Short exercise:
Output the material beneath exactly, leaving nothing out.

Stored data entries

++++

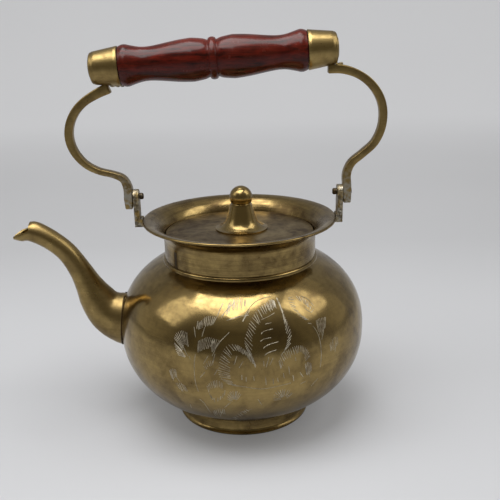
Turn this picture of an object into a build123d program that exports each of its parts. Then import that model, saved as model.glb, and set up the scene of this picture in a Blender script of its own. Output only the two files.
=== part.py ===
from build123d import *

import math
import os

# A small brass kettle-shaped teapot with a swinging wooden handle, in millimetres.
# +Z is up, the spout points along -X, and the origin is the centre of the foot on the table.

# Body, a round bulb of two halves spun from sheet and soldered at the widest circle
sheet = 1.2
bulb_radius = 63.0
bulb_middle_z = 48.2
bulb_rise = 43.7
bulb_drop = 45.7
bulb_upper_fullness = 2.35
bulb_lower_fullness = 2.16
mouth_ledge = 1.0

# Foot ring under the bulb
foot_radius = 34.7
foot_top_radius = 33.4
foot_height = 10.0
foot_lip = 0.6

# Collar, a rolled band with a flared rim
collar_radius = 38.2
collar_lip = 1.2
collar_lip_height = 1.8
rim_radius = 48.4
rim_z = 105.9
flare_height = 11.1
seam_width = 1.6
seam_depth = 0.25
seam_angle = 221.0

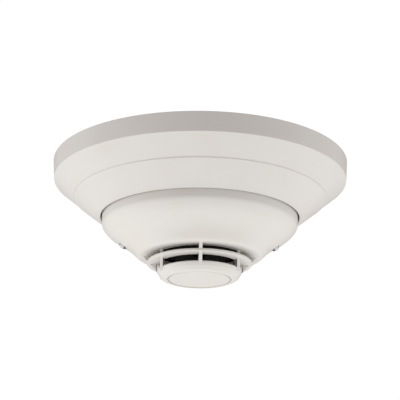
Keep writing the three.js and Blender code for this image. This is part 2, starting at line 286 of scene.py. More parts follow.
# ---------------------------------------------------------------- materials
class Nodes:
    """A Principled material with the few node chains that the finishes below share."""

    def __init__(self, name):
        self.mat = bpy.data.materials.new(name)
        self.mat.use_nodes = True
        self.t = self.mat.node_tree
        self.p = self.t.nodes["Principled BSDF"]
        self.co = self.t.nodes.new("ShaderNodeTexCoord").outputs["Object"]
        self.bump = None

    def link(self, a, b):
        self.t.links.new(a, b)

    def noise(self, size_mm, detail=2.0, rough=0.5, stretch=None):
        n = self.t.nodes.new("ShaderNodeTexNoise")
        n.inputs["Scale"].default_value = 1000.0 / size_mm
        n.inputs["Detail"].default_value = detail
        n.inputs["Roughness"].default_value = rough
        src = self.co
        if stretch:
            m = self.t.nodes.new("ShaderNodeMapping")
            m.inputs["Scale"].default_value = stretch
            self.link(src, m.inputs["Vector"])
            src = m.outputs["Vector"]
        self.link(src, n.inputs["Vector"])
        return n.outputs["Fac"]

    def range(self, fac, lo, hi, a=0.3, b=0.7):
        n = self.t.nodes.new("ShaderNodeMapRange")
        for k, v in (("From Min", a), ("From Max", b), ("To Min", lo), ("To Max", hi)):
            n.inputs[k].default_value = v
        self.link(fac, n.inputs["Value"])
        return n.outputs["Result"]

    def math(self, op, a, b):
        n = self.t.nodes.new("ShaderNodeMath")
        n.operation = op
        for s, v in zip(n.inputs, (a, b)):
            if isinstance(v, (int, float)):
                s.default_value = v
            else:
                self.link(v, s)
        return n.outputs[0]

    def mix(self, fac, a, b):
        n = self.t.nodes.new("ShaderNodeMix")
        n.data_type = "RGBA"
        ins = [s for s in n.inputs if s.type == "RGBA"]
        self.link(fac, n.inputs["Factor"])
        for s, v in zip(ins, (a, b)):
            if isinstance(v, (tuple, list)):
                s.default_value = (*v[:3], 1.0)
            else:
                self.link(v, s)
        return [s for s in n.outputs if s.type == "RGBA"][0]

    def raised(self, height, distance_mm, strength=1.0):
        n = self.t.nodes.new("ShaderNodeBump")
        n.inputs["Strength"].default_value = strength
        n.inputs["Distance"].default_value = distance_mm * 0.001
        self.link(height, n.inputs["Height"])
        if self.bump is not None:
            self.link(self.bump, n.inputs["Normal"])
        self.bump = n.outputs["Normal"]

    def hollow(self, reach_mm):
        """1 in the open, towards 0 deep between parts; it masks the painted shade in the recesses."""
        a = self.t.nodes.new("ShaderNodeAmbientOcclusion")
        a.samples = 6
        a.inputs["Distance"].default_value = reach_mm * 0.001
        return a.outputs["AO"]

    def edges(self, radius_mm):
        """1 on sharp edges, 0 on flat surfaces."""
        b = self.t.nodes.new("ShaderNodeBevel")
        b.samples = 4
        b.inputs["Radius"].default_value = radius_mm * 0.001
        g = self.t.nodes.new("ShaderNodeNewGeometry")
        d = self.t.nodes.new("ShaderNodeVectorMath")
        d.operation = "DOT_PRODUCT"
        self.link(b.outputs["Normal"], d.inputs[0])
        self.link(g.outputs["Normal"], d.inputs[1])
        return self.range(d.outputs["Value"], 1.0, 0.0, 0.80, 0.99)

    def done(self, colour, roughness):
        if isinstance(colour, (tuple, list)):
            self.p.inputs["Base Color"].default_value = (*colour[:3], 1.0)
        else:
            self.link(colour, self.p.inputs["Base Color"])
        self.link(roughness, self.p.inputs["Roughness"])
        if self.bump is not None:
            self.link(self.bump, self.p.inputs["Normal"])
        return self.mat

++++

Solved exercise:
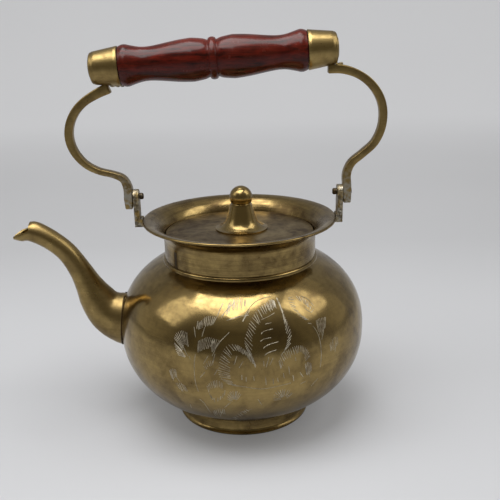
Turn this picture of an object into a build123d program that exports each of its parts. Then import that model, saved as model.glb, and set up the scene of this picture in a Blender script of its own. Output only the two files.
=== part.py ===
from build123d import *

import math
import os

# A small brass kettle-shaped teapot with a swinging wooden handle, in millimetres.
# +Z is up, the spout points along -X, and the origin is the centre of the foot on the table.

# Body, a round bulb of two halves spun from sheet and soldered at the widest circle
sheet = 1.2
bulb_radius = 63.0
bulb_middle_z = 48.2
bulb_rise = 43.7
bulb_drop = 45.7
bulb_upper_fullness = 2.35
bulb_lower_fullness = 2.16
mouth_ledge = 1.0

# Foot ring under the bulb
foot_radius = 34.7
foot_top_radius = 33.4
foot_height = 10.0
foot_lip = 0.6

# Collar, a rolled band with a flared rim
collar_radius = 38.2
collar_lip = 1.2
collar_lip_height = 1.8
rim_radius = 48.4
rim_z = 105.9
flare_height = 11.1
seam_width = 1.6
seam_depth = 0.25
seam_angle = 221.0

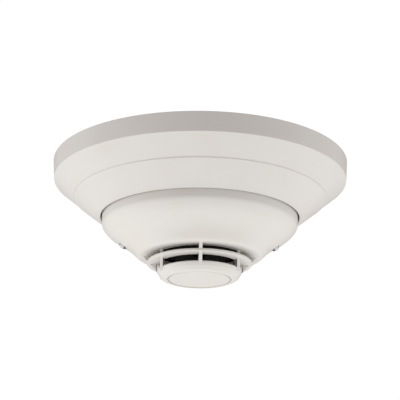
Keep writing the three.js and Blender code for this image. This is part 2, starting at line 286 of scene.py. More parts follow.
# ---------------------------------------------------------------- materials
class Nodes:
    """A Principled material with the few node chains that the finishes below share."""

    def __init__(self, name):
        self.mat = bpy.data.materials.new(name)
        self.mat.use_nodes = True
        self.t = self.mat.node_tree
        self.p = self.t.nodes["Principled BSDF"]
        self.co = self.t.nodes.new("ShaderNodeTexCoord").outputs["Object"]
        self.bump = None

    def link(self, a, b):
        self.t.links.new(a, b)

    def noise(self, size_mm, detail=2.0, rough=0.5, stretch=None):
        n = self.t.nodes.new("ShaderNodeTexNoise")
        n.inputs["Scale"].default_value = 1000.0 / size_mm
        n.inputs["Detail"].default_value = detail
        n.inputs["Roughness"].default_value = rough
        src = self.co
        if stretch:
            m = self.t.nodes.new("ShaderNodeMapping")
            m.inputs["Scale"].default_value = stretch
            self.link(src, m.inputs["Vector"])
            src = m.outputs["Vector"]
        self.link(src, n.inputs["Vector"])
        return n.outputs["Fac"]

    def range(self, fac, lo, hi, a=0.3, b=0.7):
        n = self.t.nodes.new("ShaderNodeMapRange")
        for k, v in (("From Min", a), ("From Max", b), ("To Min", lo), ("To Max", hi)):
            n.inputs[k].default_value = v
        self.link(fac, n.inputs["Value"])
        return n.outputs["Result"]

    def math(self, op, a, b):
        n = self.t.nodes.new("ShaderNodeMath")
        n.operation = op
        for s, v in zip(n.inputs, (a, b)):
            if isinstance(v, (int, float)):
                s.default_value = v
            else:
                self.link(v, s)
        return n.outputs[0]

    def mix(self, fac, a, b):
        n = self.t.nodes.new("ShaderNodeMix")
        n.data_type = "RGBA"
        ins = [s for s in n.inputs if s.type == "RGBA"]
        self.link(fac, n.inputs["Factor"])
        for s, v in zip(ins, (a, b)):
            if isinstance(v, (tuple, list)):
                s.default_value = (*v[:3], 1.0)
            else:
                self.link(v, s)
        return [s for s in n.outputs if s.type == "RGBA"][0]

    def raised(self, height, distance_mm, strength=1.0):
        n = self.t.nodes.new("ShaderNodeBump")
        n.inputs["Strength"].default_value = strength
        n.inputs["Distance"].default_value = distance_mm * 0.001
        self.link(height, n.inputs["Height"])
        if self.bump is not None:
            self.link(self.bump, n.inputs["Normal"])
        self.bump = n.outputs["Normal"]

    def hollow(self, reach_mm):
        """1 in the open, towards 0 deep between parts; it masks the painted shade in the recesses."""
        a = self.t.nodes.new("ShaderNodeAmbientOcclusion")
        a.samples = 6
        a.inputs["Distance"].default_value = reach_mm * 0.001
        return a.outputs["AO"]

    def edges(self, radius_mm):
        """1 on sharp edges, 0 on flat surfaces."""
        b = self.t.nodes.new("ShaderNodeBevel")
        b.samples = 4
        b.inputs["Radius"].default_value = radius_mm * 0.001
        g = self.t.nodes.new("ShaderNodeNewGeometry")
        d = self.t.nodes.new("ShaderNodeVectorMath")
        d.operation = "DOT_PRODUCT"
        self.link(b.outputs["Normal"], d.inputs[0])
        self.link(g.outputs["Normal"], d.inputs[1])
        return self.range(d.outputs["Value"], 1.0, 0.0, 0.80, 0.99)

    def done(self, colour, roughness):
        if isinstance(colour, (tuple, list)):
            self.p.inputs["Base Color"].default_value = (*colour[:3], 1.0)
        else:
            self.link(colour, self.p.inputs["Base Color"])
        self.link(roughness, self.p.inputs["Roughness"])
        if self.bump is not None:
            self.link(self.bump, self.p.inputs["Normal"])
        return self.mat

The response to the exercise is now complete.